Tobias Nilsson

Personal information
- Full name: Johan Tobias Nilsson
- Date of birth: 20 February 1986 (age 40)
- Place of birth: Onslunda, Sweden
- Height: 1.86 m (6 ft 1 in)
- Position: Midfielder

Team information
- Current team: Örebro Syrianska IF

Youth career
- Onslunda IF
- 2002–2004: Malmö FF

Senior career*
- Years: Team / Apps / (Gls)
- 2005–2006: Malmö FF / 0 / (0)
- 2006: → Lunds BK (loan)
- 2007–2011: Falkenbergs FF / 129 / (12)
- 2012: Åtvidabergs FF / 22 / (0)
- 2013–2015: Örebro SK / 17 / (0)
- 2014–2015: → Husqvarna FF (loan) / 27 / (2)
- 2015–2017: J-Södra IF / 20 / (0)
- 2017: Nora BK / ? / (?)
- 2018–: Örebro Syrianska IF / 0 / (0)

International career
- 2005: Sweden U19 / 5 / (0)

= Tobias Nilsson =

Swedish footballer (born 1986)

Tobias Nilsson (born 20 February 1986) is a Swedish footballer who plays for Örebro Syrianska IF as a midfielder.

==Career==
Nilsson started out playing for his hometown club Onslunda IF before he got picked up by Malmö FF as a youth player. In 2005, he was moved up to the senior squad but never made any league appearances for the first team. During that time he also played with the Sweden men's national under-19 football team in their qualification games for the 2005 UEFA European Under-19 Football Championship.
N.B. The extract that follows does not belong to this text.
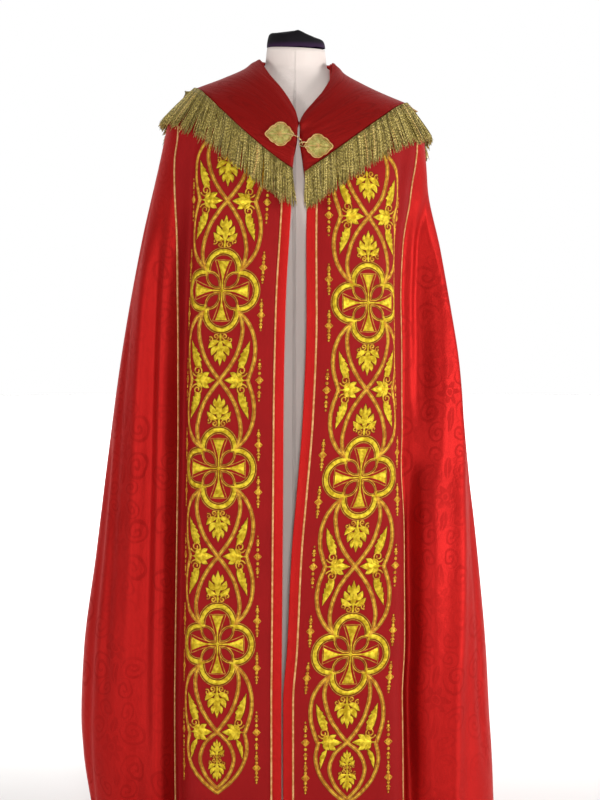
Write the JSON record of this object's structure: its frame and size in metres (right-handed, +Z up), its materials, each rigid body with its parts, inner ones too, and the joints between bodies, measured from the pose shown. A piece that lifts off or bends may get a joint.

After a loan spell with fourth tier club Lunds BK in 2006 he left Malmö FF the following year and joined second tier Superettan side Falkenbergs FF. There he played regularly for five seasons and became the best assist maker in the 2011 Superettan. This made newly promoted Allsvenskan club Åtvidabergs FF sign him for the 2012 season.

After the season had finished Nilsson told the club that he wanted more playing time and when Superettan club Örebro SK made a bid for the midfielder he decided to sign with them in January 2013.